**Short exercise:** Copy out the line that contains "ribs in one moulding", the line that contains "imported = [obj", and every line between them, exactly, and nothing else.
-- Start Data lines --
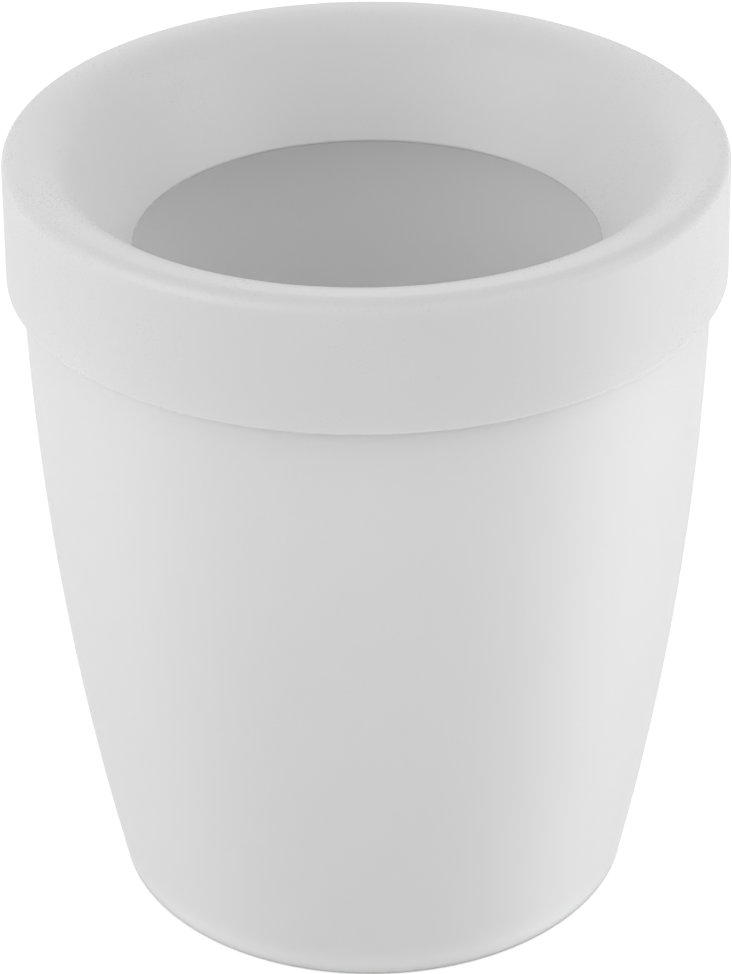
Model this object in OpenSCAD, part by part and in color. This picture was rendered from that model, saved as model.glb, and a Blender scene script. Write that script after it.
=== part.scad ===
// Round office wastebasket with a lift-off funnel ring, both moulded in light plastic.
// Millimetres, +Z up. The origin is the centre of the base, on the floor.

/* [Whole object] */
// Overall height with the ring seated on the basket
total_h = 322; // [300:1:340]

/* [Basket] */
// Outer diameter of the wall at the top of its foot rounding
base_d = 212; // [190:1:230]
// Outer diameter of the wall where it stands plumb, below the rim
rim_d = 269.5; // [256:0.5:270]
// Depth of the basket's rim below the top of the ring
rim_drop = 9; // [8:0.5:12]
// Depth below the rim at which the bellied wall becomes plumb
plumb_drop = 32; // [20:1:60]
// Thickness of the wall
wall_t = 2.2; // [1.8:0.1:2.8]
// Radius of the bead along the rim
bead_r = 1.9; // [1.5:0.1:2.4]
// Thickness of the floor
floor_t = 2.6; // [2:0.1:4]
// Height of the floor's underside above the ground
foot_h = 4; // [3:0.5:8]
// Width of the flat ring that the basket stands on
foot_w = 3.5; // [2:0.5:8]
// Outer rounding where the wall meets the ground
foot_r = 2; // [1:0.5:3]
// Inner rounding between the wall and the floor
corner_r = 9; // [4:1:16]
// Diameter of the moulding gate's boss under the floor
gate_d = 9; // [6:1:14]

/* [Funnel ring] */
// Outer diameter of the ring at its top edge
ring_d = 280; // [278:1:300]
// Height of the skirt, from the top of the ring to its lower edge
skirt_h = 52.5; // [36:0.5:70]
// How much the skirt widens towards its lower edge, on the radius
skirt_flare = 0.8; // [0.2:0.1:2]
// Radius of the ring's outer top edge
edge_r = 5.8; // [4:0.2:9]
// Width of the level crest between the outer edge and the brim's curve
crest_w = 1; // [0.5:0.5:4]
// Radius of the curve that rolls the brim over into the funnel
brim_r = 23; // [14:1:28]
// Diameter of the opening at the bottom of the funnel
opening_d = 183.5; // [160:0.5:192]
// Depth of the opening below the top of the ring
opening_drop = 42.5; // [34:0.5:50]
// Thickness of the ring's shell
ring_t = 2.2; // [1.8:0.1:2.8]

/* [Seat] */
// Number of ribs under the brim that stand on the basket's rim
rib_count = 8; // [4:1:16]
// Thickness of a rib
rib_t = 1.8; // [1.2:0.1:3]
// Clearance between the ribs and the rim when the ring is seated
seat_gap = 0.3; // [0.2:0.1:1]
// Clearance between the ribs and the inside of the rim's bead
side_gap = 0.8; // [0.4:0.1:1.5]
// Length by which the ribs hang down inside the rim
rib_hang = 7; // [4:0.5:12]
// Width of the part of a rib that hangs inside the rim
rib_w = 3.6; // [2.5:0.1:5]

/* [Hidden] */

round_fn = 240;
plastic = [0.93, 0.93, 0.94];

// Points along an arc about a centre, from one angle to another, in equal steps
function arc(centre, r, from, to, steps) = [
    for (i = [0 : steps])
        let (a = from + (to - from) * i / steps)
            centre + r * [cos(a), sin(a)]
];

// Basket wall: one long arc, plumb at its top, that passes through the base diameter
rim_r = rim_d / 2;
base_r = base_d / 2;
rim_z = total_h - rim_drop;
plumb_z = rim_z - plumb_drop;
belly_h = plumb_z - foot_r;
belly_dr = rim_r - base_r;
belly_r = (belly_h * belly_h + belly_dr * belly_dr) / (2 * belly_dr);
belly_centre = [rim_r - belly_r, plumb_z];
inner_r = belly_r - wall_t;

// Angle below level, seen from the belly's centre, of a point at height z and distance r
function drop_angle(r, z) = asin((plumb_z - z) / r);
// Centre of a circle that touches the belly's arc of radius r from inside, at height z
function touch_centre(r, z) = belly_centre + r * [cos(drop_angle(r, z)), -sin(drop_angle(r, z))];

foot_angle = drop_angle(belly_r - foot_r, foot_r);
foot_centre = touch_centre(belly_r - foot_r, foot_r);
foot_inner_r = foot_centre[0] - foot_w;
gate_h = 0.8;

floor_z = foot_h + floor_t;
corner_angle = drop_angle(inner_r - corner_r, floor_z + corner_r);
corner_centre = touch_centre(inner_r - corner_r, floor_z + corner_r);

// The bead is a circle on the middle of the wall, and meets the wall's faces at this angle
bead_centre = [rim_r - wall_t / 2, rim_z - bead_r];
bead_angle = acos(wall_t / 2 / bead_r);

// Funnel ring: heights in its section are measured down from its top
ring_r = ring_d / 2;
skirt_r = ring_r + skirt_flare;
edge_centre = [ring_r - edge_r, -edge_r];
brim_centre = [edge_centre[0] - crest_w, -brim_r];
opening_point = [opening_d / 2, -opening_drop];

// Slope of the funnel: the line from the opening's edge that touches the brim's curve
to_brim = brim_centre - opening_point;
funnel_angle = atan2(to_brim[1], to_brim[0]) + asin(brim_r / norm(to_brim));
lip_centre = opening_point + ring_t / 2 * [sin(funnel_angle), -cos(funnel_angle)];

// Ribs: their lower edges follow the rim of the basket
rib_outer_r = bead_centre[0] - bead_r - side_gap;
rib_inner_r = rib_outer_r - rib_w;
rib_seat_z = seat_gap - rim_drop;
rib_low_z = -rim_drop - rib_hang;

// Half section of the basket, to the right of its axis
module basket_section() {
    polygon(concat(
        // Under the floor, from the gate's boss to the foot ring
        [[0, foot_h - gate_h], [gate_d / 2, foot_h - gate_h], [gate_d / 2, foot_h]],
        [[foot_inner_r, foot_h], [foot_inner_r, 0]],
        // Up the outside: foot rounding, belly, plumb wall and bead
        arc(foot_centre, foot_r, -90, -foot_angle, 6),
        arc(belly_centre, belly_r, -foot_angle, 0, 16),
        arc(bead_centre, bead_r, -bead_angle, 180 + bead_angle, 16),
        // Down the inside: plumb wall, belly, and the fillet into the floor
        arc(belly_centre, inner_r, 0, -corner_angle, 16),
        arc(corner_centre, corner_r, -corner_angle, -90, 8),
        [[0, floor_z]]
    ));
}

// Tapered basket: belly, foot ring, floor and beaded rim in one moulding
module basket() {
    color(plastic)
        rotate_extrude($fn = round_fn)
            basket_section();
}

// Half section of the ring's shell, with its top at height 0
module ring_section() {
    polygon(concat(
        // Rounded lip of the opening, from the underside to the upper face
        arc(lip_centre, ring_t / 2, funnel_angle + 270, funnel_angle + 90, 8),
        // Over the top: funnel, brim and rounded outer edge
        arc(brim_centre, brim_r, 90 + funnel_angle, 90, 12),
        arc(edge_centre, edge_r, 90, 0, 10),
        // Lower edge of the skirt
        [[skirt_r, -skirt_h], [skirt_r - ring_t, -skirt_h]],
        // Back along the underside
        arc(edge_centre, edge_r - ring_t, 0, 90, 10),
        arc(brim_centre, brim_r - ring_t, 90, 90 + funnel_angle, 12)
    ));
}

// Outline of a rib under the brim, stepped where it stands on the basket's rim
module rib_section() {
    root_r = edge_r - ring_t / 2;
    polygon(concat(
        [[rib_inner_r, rib_low_z], [rib_outer_r, rib_low_z], [rib_outer_r, rib_seat_z]],
        [edge_centre + [root_r, edge_r + rib_seat_z]],
        arc(edge_centre, root_r, 0, 90, 4),
        [[rib_inner_r, -ring_t / 2]]
    ));
}

// Funnel ring: skirt, brim, funnel and seating ribs in one moulding
module funnel_ring() {
    color(plastic)
        translate([0, 0, total_h]) {
            rotate_extrude($fn = round_fn)
                ring_section();
            for (i = [0 : rib_count - 1])
                rotate([0, 0, (i + 0.5) * 360 / rib_count])
                    translate([0, rib_t / 2, 0])
                        rotate([90, 0, 0])
                            linear_extrude(rib_t)
                                rib_section();
        }
}

basket();
funnel_ring();
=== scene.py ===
"""Looks of a round wastebasket with a lift-off funnel ring.

Two plastic mouldings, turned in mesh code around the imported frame, on a white floor in soft studio light.
"""

import math

import bmesh
import bpy
from mathutils import Matrix, Vector


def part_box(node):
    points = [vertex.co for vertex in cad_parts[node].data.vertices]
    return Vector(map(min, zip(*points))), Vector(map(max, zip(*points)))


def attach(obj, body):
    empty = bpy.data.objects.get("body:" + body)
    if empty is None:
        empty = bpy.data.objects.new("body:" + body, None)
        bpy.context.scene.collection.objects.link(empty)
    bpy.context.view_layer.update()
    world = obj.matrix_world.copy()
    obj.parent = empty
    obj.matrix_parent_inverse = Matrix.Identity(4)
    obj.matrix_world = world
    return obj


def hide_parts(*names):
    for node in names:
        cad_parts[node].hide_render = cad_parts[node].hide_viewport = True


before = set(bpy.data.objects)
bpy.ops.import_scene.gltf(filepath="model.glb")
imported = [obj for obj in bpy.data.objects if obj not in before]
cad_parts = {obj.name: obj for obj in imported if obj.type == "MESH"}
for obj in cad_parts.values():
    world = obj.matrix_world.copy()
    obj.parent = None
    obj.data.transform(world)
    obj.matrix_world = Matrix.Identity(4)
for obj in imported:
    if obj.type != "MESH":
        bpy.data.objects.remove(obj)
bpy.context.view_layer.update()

MM = 0.001

# ---------------------------------------------------------------- sizes, in metres

# Where the frame puts the two mouldings
basket_low, basket_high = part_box("basket")
ring_low, ring_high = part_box("funnel_ring")
TOP_Z = ring_high.z
RIM_Z = basket_high.z
SKIRT_LOW_Z = ring_low.z
SKIRT_R = max(ring_high.x, -ring_low.x)
BEAD_OUTER_R = max(basket_high.x, -basket_low.x)

# Basket
WALL_T = 2.2 * MM
BEAD_R = 1.9 * MM
RIM_R = BEAD_OUTER_R - BEAD_R + WALL_T / 2
BASE_R = 106 * MM
PLUMB_DROP = 32 * MM
PLUMB_Z = RIM_Z - PLUMB_DROP
FOOT_R = 2 * MM
FOOT_W = 3.5 * MM
FOOT_H = 4 * MM
HEEL_R = 0.8 * MM
FLOOR_T = 2.6 * MM
FLOOR_Z = FOOT_H + FLOOR_T
CORNER_R = 9 * MM
GATE_R = 4.5 * MM
GATE_H = 0.8 * MM

# Funnel ring: its section is measured down from its top
RING_T = 2.2 * MM
SKIRT_FLARE = 0.8 * MM
RING_R = SKIRT_R - SKIRT_FLARE
EDGE_R = 5.8 * MM
CREST_W = 1 * MM
BRIM_R = 23 * MM
OPENING_R = 91.75 * MM
OPENING_DROP = 42.5 * MM
HEM_R = 0.6 * MM

# Ribs under the brim
RIB_COUNT = 8
RIB_T = 1.8 * MM
RIB_W = 3.6 * MM
RIB_HANG = 7 * MM
RIB_TOE_R = 0.5 * MM
SEAT_GAP = 0.3 * MM
SIDE_GAP = 0.8 * MM

# Meshes: steps in a full turn, what counts as a point on the axis, and where shading breaks into a crease
TURN_STEPS = 320
ON_AXIS = 1e-7
CREASE_DEGREES = 35


# ---------------------------------------------------------------- outlines

def arc(centre, radius, start, end, steps):
    """Points along an arc, from one angle in degrees to another, in equal steps."""
    angles = [math.radians(start + (end - start) * i / steps) for i in range(steps + 1)]
    return [(centre[0] + radius * math.cos(a), centre[1] + radius * math.sin(a)) for a in angles]


def line(start, end, steps):
    """Points along a straight line, without its two ends."""
    return [
        (start[0] + (end[0] - start[0]) * i / steps, start[1] + (end[1] - start[1]) * i / steps)
        for i in range(1, steps)
    ]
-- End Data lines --
**Task result:**
// Funnel ring: skirt, brim, funnel and seating ribs in one moulding
module funnel_ring() {
    color(plastic)
        translate([0, 0, total_h]) {
            rotate_extrude($fn = round_fn)
                ring_section();
            for (i = [0 : rib_count - 1])
                rotate([0, 0, (i + 0.5) * 360 / rib_count])
                    translate([0, rib_t / 2, 0])
                        rotate([90, 0, 0])
                            linear_extrude(rib_t)
                                rib_section();
        }
}

basket();
funnel_ring();
=== scene.py ===
"""Looks of a round wastebasket with a lift-off funnel ring.

Two plastic mouldings, turned in mesh code around the imported frame, on a white floor in soft studio light.
"""

import math

import bmesh
import bpy
from mathutils import Matrix, Vector


def part_box(node):
    points = [vertex.co for vertex in cad_parts[node].data.vertices]
    return Vector(map(min, zip(*points))), Vector(map(max, zip(*points)))


def attach(obj, body):
    empty = bpy.data.objects.get("body:" + body)
    if empty is None:
        empty = bpy.data.objects.new("body:" + body, None)
        bpy.context.scene.collection.objects.link(empty)
    bpy.context.view_layer.update()
    world = obj.matrix_world.copy()
    obj.parent = empty
    obj.matrix_parent_inverse = Matrix.Identity(4)
    obj.matrix_world = world
    return obj


def hide_parts(*names):
    for node in names:
        cad_parts[node].hide_render = cad_parts[node].hide_viewport = True


before = set(bpy.data.objects)
bpy.ops.import_scene.gltf(filepath="model.glb")
imported = [obj for obj in bpy.data.objects if obj not in before]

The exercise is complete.